• [Data for the task]:
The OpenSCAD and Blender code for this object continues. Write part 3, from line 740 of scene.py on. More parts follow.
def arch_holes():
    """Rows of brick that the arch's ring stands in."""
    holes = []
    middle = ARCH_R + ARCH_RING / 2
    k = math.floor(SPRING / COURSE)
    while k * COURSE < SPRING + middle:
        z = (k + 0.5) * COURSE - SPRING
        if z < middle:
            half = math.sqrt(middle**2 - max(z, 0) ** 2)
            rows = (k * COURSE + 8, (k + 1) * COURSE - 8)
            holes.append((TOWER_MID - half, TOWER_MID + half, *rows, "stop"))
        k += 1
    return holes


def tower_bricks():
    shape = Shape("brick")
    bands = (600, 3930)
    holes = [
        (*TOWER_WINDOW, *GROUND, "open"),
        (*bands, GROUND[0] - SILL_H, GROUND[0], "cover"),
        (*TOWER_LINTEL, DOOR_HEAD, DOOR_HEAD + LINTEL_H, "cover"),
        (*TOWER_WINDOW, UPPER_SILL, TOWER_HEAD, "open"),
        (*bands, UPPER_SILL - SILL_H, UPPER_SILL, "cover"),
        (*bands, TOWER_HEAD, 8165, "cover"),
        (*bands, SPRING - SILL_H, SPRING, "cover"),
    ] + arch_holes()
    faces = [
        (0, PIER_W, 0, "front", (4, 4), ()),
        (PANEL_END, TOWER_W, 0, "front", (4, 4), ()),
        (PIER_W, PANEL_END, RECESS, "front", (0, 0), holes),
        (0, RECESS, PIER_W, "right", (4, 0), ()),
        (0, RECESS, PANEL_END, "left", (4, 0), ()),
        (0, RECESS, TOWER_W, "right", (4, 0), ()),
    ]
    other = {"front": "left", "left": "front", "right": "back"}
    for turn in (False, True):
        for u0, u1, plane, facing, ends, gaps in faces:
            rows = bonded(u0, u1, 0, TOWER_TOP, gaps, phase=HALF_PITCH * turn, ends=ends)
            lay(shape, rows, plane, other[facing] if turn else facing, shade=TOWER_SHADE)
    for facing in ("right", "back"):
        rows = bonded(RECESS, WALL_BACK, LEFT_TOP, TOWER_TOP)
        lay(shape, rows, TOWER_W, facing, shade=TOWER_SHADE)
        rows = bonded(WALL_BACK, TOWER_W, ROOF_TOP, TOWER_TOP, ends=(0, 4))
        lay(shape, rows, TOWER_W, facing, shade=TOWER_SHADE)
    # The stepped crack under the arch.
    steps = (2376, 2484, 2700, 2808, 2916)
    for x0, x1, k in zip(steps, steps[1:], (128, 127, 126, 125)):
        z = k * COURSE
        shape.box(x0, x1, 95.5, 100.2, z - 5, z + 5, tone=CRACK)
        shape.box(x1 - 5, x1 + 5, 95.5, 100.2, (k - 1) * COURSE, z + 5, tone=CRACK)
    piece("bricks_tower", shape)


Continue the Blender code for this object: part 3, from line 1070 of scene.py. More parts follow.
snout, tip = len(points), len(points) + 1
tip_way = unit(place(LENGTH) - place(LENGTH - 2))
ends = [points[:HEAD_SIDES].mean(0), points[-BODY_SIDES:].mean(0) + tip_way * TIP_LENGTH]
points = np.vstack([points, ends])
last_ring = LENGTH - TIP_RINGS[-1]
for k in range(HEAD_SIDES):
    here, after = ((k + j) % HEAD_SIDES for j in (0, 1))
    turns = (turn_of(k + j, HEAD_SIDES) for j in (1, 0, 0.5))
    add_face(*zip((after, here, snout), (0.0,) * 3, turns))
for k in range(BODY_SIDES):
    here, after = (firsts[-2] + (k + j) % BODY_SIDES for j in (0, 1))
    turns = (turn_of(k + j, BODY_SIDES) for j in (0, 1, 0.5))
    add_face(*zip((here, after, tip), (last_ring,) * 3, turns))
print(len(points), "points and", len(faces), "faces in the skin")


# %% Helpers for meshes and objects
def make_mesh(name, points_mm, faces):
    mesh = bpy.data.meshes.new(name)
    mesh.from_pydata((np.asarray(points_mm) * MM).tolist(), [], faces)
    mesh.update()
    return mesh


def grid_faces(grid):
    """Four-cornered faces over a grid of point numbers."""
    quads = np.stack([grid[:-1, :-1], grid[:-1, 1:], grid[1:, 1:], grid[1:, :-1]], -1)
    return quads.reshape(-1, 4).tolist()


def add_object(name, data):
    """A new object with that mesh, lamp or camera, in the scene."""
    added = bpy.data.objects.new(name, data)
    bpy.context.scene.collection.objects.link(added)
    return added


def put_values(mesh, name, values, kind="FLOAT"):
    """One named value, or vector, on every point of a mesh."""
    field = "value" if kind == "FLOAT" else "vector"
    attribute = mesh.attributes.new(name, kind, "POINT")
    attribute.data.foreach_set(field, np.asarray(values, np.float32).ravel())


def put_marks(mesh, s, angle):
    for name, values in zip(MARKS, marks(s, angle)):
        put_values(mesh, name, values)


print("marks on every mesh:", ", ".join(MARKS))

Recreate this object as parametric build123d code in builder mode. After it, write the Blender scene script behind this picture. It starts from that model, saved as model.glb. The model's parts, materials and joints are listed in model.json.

• [What you should do]: Reproduce the records above exactly, from the first line through the line containing "return holes", and output nothing else.

• [Final answer]:
The OpenSCAD and Blender code for this object continues. Write part 3, from line 740 of scene.py on. More parts follow.
def arch_holes():
    """Rows of brick that the arch's ring stands in."""
    holes = []
    middle = ARCH_R + ARCH_RING / 2
    k = math.floor(SPRING / COURSE)
    while k * COURSE < SPRING + middle:
        z = (k + 0.5) * COURSE - SPRING
        if z < middle:
            half = math.sqrt(middle**2 - max(z, 0) ** 2)
            rows = (k * COURSE + 8, (k + 1) * COURSE - 8)
            holes.append((TOWER_MID - half, TOWER_MID + half, *rows, "stop"))
        k += 1
    return holes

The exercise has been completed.